### Task brief
Looking at the listing, state how many of its lines contain the string "that". Write only the number.

### Dataset extract
━━━━━━
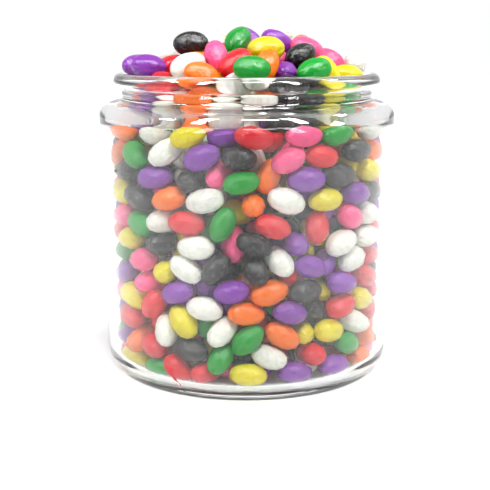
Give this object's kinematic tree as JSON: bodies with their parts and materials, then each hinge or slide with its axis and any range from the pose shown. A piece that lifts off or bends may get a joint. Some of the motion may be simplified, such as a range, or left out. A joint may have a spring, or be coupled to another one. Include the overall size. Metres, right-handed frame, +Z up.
{
  "type": "filled candy jar",
  "caption": "Clear glass wide-mouth candy jar with a rounded lip, packed with glossy oval candy beans in mixed colours and heaped above the rim.",
  "frame": {"origin": "on the jar's axis, in the plane of its resting ring", "axes": "+Z up along the jar's axis, -Y towards the viewer, the side that the heap's front faces"},
  "size_m": [0.158, 0.158, 0.1842],
  "materials": {
    "glass": "clear pressed glass, polished",
    "candy_mixed": "candy beans of every colour, glossy sugar shell",
    "candy_purple": "glossy purple sugar shell, finely mottled",
    "candy_pink": "glossy pink sugar shell, finely mottled",
    "candy_black": "glossy black sugar shell, finely mottled",
    "candy_white": "glossy white sugar shell, finely mottled",
    "candy_orange": "glossy orange sugar shell, finely mottled",
    "candy_yellow": "glossy yellow sugar shell, finely mottled",
    "candy_green": "glossy green sugar shell, finely mottled",
    "candy_red": "glossy red sugar shell, finely mottled"
  },
  "bodies": {
    "filled_jar": {"glass_jar": "glass", "packed_beans": "candy_mixed", "heap_bean_03_red": "candy_red", "heap_bean_06_white": "candy_white", "heap_bean_09_black": "candy_black", "heap_bean_10_purple": "candy_purple", "heap_bean_28_red": "candy_red", "heap_bean_32_pink": "candy_pink", "heap_bean_33_purple": "candy_purple", "heap_bean_34_purple": "candy_purple", "heap_bean_37_black": "candy_black", "heap_bean_39_purple": "candy_purple"},
    "bean_01": {"heap_bean_01_purple": "candy_purple"},
    "bean_02": {"heap_bean_02_purple": "candy_purple"},
    "bean_04": {"heap_bean_04_white": "candy_white"},
    "bean_05": {"heap_bean_05_orange": "candy_orange"},
    "bean_07": {"heap_bean_07_green": "candy_green"},
    "bean_08": {"heap_bean_08_orange": "candy_orange"},
    "bean_11": {"heap_bean_11_green": "candy_green"},
    "bean_12": {"heap_bean_12_yellow": "candy_yellow"},
    "bean_13": {"heap_bean_13_yellow": "candy_yellow"},
    "bean_14": {"heap_bean_14_white": "candy_white"},
    "bean_15": {"heap_bean_15_black": "candy_black"},
    "bean_16": {"heap_bean_16_pink": "candy_pink"},
    "bean_17": {"heap_bean_17_red": "candy_red"},
    "bean_18": {"heap_bean_18_green": "candy_green"},
    "bean_19": {"heap_bean_19_yellow": "candy_yellow"},
    "bean_20": {"heap_bean_20_purple": "candy_purple"},
    "bean_21": {"heap_bean_21_purple": "candy_purple"},
    "bean_22": {"heap_bean_22_white": "candy_white"},
    "bean_23": {"heap_bean_23_white": "candy_white"},
    "bean_24": {"heap_bean_24_orange": "candy_orange"},
    "bean_25": {"heap_bean_25_pink": "candy_pink"},
    "bean_26": {"heap_bean_26_black": "candy_black"},
    "bean_27": {"heap_bean_27_pink": "candy_pink"},
    "bean_29": {"heap_bean_29_orange": "candy_orange"},
    "bean_30": {"heap_bean_30_pink": "candy_pink"},
    "bean_31": {"heap_bean_31_white": "candy_white"},
    "bean_35": {"heap_bean_35_white": "candy_white"},
    "bean_36": {"heap_bean_36_green": "candy_green"},
    "bean_38": {"heap_bean_38_green": "candy_green"},
    "bean_40": {"heap_bean_40_purple": "candy_purple"},
    "bean_41": {"heap_bean_41_orange": "candy_orange"},
    "bean_42": {"heap_bean_42_black": "candy_black"},
    "bean_43": {"heap_bean_43_pink": "candy_pink"},
    "bean_44": {"heap_bean_44_white": "candy_white"},
    "bean_45": {"heap_bean_45_white": "candy_white"},
    "bean_46": {"heap_bean_46_purple": "candy_purple"},
    "bean_47": {"heap_bean_47_orange": "candy_orange"},
    "bean_48": {"heap_bean_48_white": "candy_white"},
    "bean_49": {"heap_bean_49_orange": "candy_orange"},
    "bean_50": {"heap_bean_50_yellow": "candy_yellow"},
    "bean_51": {"heap_bean_51_black": "candy_black"}
  },
  "joints": [
    {"name": "lift_bean_01", "type": "slide", "parent": "filled_jar", "child": "bean_01", "axis": [-0.7108, -0.0801, 0.6988], "range_m": [0, 0.045]},
    {"name": "lift_bean_02", "type": "slide", "parent": "filled_jar", "child": "bean_02", "axis": [-0.63, -0.3114, 0.7115], "range_m": [0, 0.045]},
    {"name": "lift_bean_04", "type": "slide", "parent": "filled_jar", "child": "bean_04", "axis": [-0.3744, -0.5057, 0.7772], "range_m": [0, 0.045]},
    {"name": "lift_bean_05", "type": "slide", "parent": "filled_jar", "child": "bean_05", "axis": [-0.2766, -0.6365, 0.72], "range_m": [0, 0.045]},
    {"name": "lift_bean_07", "type": "slide", "parent": "filled_jar", "child": "bean_07", "axis": [0.0302, -0.7395, 0.6724], "range_m": [0, 0.045]},
    {"name": "lift_bean_08", "type": "slide", "parent": "filled_jar", "child": "bean_08", "axis": [0.2576, -0.2445, 0.9348], "range_m": [0, 0.03]},
    {"name": "lift_bean_11", "type": "slide", "parent": "filled_jar", "child": "bean_11", "axis": [0.4214, -0.5463, 0.7239], "range_m": [0, 0.045]},
    {"name": "lift_bean_12", "type": "slide", "parent": "filled_jar", "child": "bean_12", "axis": [0.5176, -0.376, 0.7686], "range_m": [0, 0.045]},
    {"name": "lift_bean_13", "type": "slide", "parent": "filled_jar", "child": "bean_13", "axis": [0.4465, -0.0858, 0.8907], "range_m": [0, 0.045]},
    {"name": "lift_bean_14", "type": "slide", "parent": "filled_jar", "child": "bean_14", "axis": [0.7275, 0.0731, 0.6822], "range_m": [0, 0.045]},
    {"name": "lift_bean_15", "type": "slide", "parent": "filled_jar", "child": "bean_15", "axis": [-0.343, -0.1718, 0.9235], "range_m": [0, 0.045]},
    {"name": "lift_bean_16", "type": "slide", "parent": "filled_jar", "child": "bean_16", "axis": [-0.1881, -0.3999, 0.8971], "range_m": [0, 0.045]},
    {"name": "lift_bean_17", "type": "slide", "parent": "filled_jar", "child": "bean_17", "axis": [-0.071, -0.5454, 0.8352], "range_m": [0, 0.045]},
    {"name": "lift_bean_18", "type": "slide", "parent": "filled_jar", "child": "bean_18", "axis": [-0.0372, -0.1145, 0.9927], "range_m": [0, 0.045]},
    {"name": "lift_bean_19", "type": "slide", "parent": "filled_jar", "child": "bean_19", "axis": [0.1183, -0.4328, 0.8937], "range_m": [0, 0.045]},
    {"name": "lift_bean_20", "type": "slide", "parent": "filled_jar", "child": "bean_20", "axis": [0.1342, -0.0322, 0.9904], "range_m": [0, 0.045]},
    {"name": "lift_bean_21", "type": "slide", "parent": "filled_jar", "child": "bean_21", "axis": [-0.1371, 0.0582, 0.9888], "range_m": [0, 0.045]},
    {"name": "lift_bean_22", "type": "slide", "parent": "filled_jar", "child": "bean_22", "axis": [-0.1512, 0.0351, 0.9879], "range_m": [0, 0.045]},
    {"name": "lift_bean_23", "type": "slide", "parent": "filled_jar", "child": "bean_23", "axis": [0.1586, 0.1243, 0.9795], "range_m": [0, 0.045]},
    {"name": "lift_bean_24", "type": "slide", "parent": "filled_jar", "child": "bean_24", "axis": [0.3519, 0.0588, 0.9342], "range_m": [0, 0.045]},
    {"name": "lift_bean_25", "type": "slide", "parent": "filled_jar", "child": "bean_25", "axis": [0.3757, -0.11, 0.9202], "range_m": [0, 0.045]},
    {"name": "lift_bean_26", "type": "slide", "parent": "filled_jar", "child": "bean_26", "axis": [0.3404, -0.3372, 0.8777], "range_m": [0, 0.045]},
    {"name": "lift_bean_27", "type": "slide", "parent": "filled_jar", "child": "bean_27", "axis": [0.1764, -0.0037, 0.9843], "range_m": [0, 0.03]},
    {"name": "lift_bean_29", "type": "slide", "parent": "filled_jar", "child": "bean_29", "axis": [-0.7085, -0.3943, 0.5853], "range_m": [0, 0.045]},
    {"name": "lift_bean_30", "type": "slide", "parent": "filled_jar", "child": "bean_30", "axis": [0.0568, 0.412, 0.9094], "range_m": [0, 0.045]},
    {"name": "lift_bean_31", "type": "slide", "parent": "filled_jar", "child": "bean_31", "axis": [-0.5344, 0.0467, 0.844], "range_m": [0, 0.045]},
    {"name": "lift_bean_35", "type": "slide", "parent": "filled_jar", "child": "bean_35", "axis": [-0.432, -0.0142, 0.9018], "range_m": [0, 0.045]},
    {"name": "lift_bean_36", "type": "slide", "parent": "filled_jar", "child": "bean_36", "axis": [0.2159, 0.5231, 0.8245], "range_m": [0, 0.045]},
    {"name": "lift_bean_38", "type": "slide", "parent": "filled_jar", "child": "bean_38", "axis": [0.5462, 0.375, 0.749], "range_m": [0, 0.045]},
    {"name": "lift_bean_40", "type": "slide", "parent": "filled_jar", "child": "bean_40", "axis": [0.0481, 0.6527, 0.7561], "range_m": [0, 0.045]},
    {"name": "lift_bean_41", "type": "slide", "parent": "filled_jar", "child": "bean_41", "axis": [-0.5543, 0.4783, 0.6812], "range_m": [0, 0.045]},
    {"name": "lift_bean_42", "type": "slide", "parent": "filled_jar", "child": "bean_42", "axis": [-0.2313, 0.7039, 0.6715], "range_m": [0, 0.045]},
    {"name": "lift_bean_43", "type": "slide", "parent": "filled_jar", "child": "bean_43", "axis": [0.2665, 0.4893, 0.8304], "range_m": [0, 0.045]},
    {"name": "lift_bean_44", "type": "slide", "parent": "filled_jar", "child": "bean_44", "axis": [0.451, 0.2645, 0.8524], "range_m": [0, 0.045]},
    {"name": "lift_bean_45", "type": "slide", "parent": "filled_jar", "child": "bean_45", "axis": [0.2715, 0.6292, 0.7283], "range_m": [0, 0.03]},
    {"name": "lift_bean_46", "type": "slide", "parent": "filled_jar", "child": "bean_46", "axis": [-0.3493, 0.3469, 0.8704], "range_m": [0, 0.045]},
    {"name": "lift_bean_47", "type": "slide", "parent": "filled_jar", "child": "bean_47", "axis": [-0.1095, 0.4478, 0.8874], "range_m": [0, 0.045]},
    {"name": "lift_bean_48", "type": "slide", "parent": "filled_jar", "child": "bean_48", "axis": [-0.3459, 0.312, 0.8849], "range_m": [0, 0.045]},
    {"name": "lift_bean_49", "type": "slide", "parent": "filled_jar", "child": "bean_49", "axis": [0.1837, 0.2953, 0.9376], "range_m": [0, 0.045]},
    {"name": "lift_bean_50", "type": "slide", "parent": "filled_jar", "child": "bean_50", "axis": [-0.1895, 0.1993, 0.9614], "range_m": [0, 0.045]},
    {"name": "lift_bean_51", "type": "slide", "parent": "filled_jar", "child": "bean_51", "axis": [0.1313, 0.221, 0.9664], "range_m": [0, 0.045]}
  ]
}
━━━━━━
### Result of the exercise
2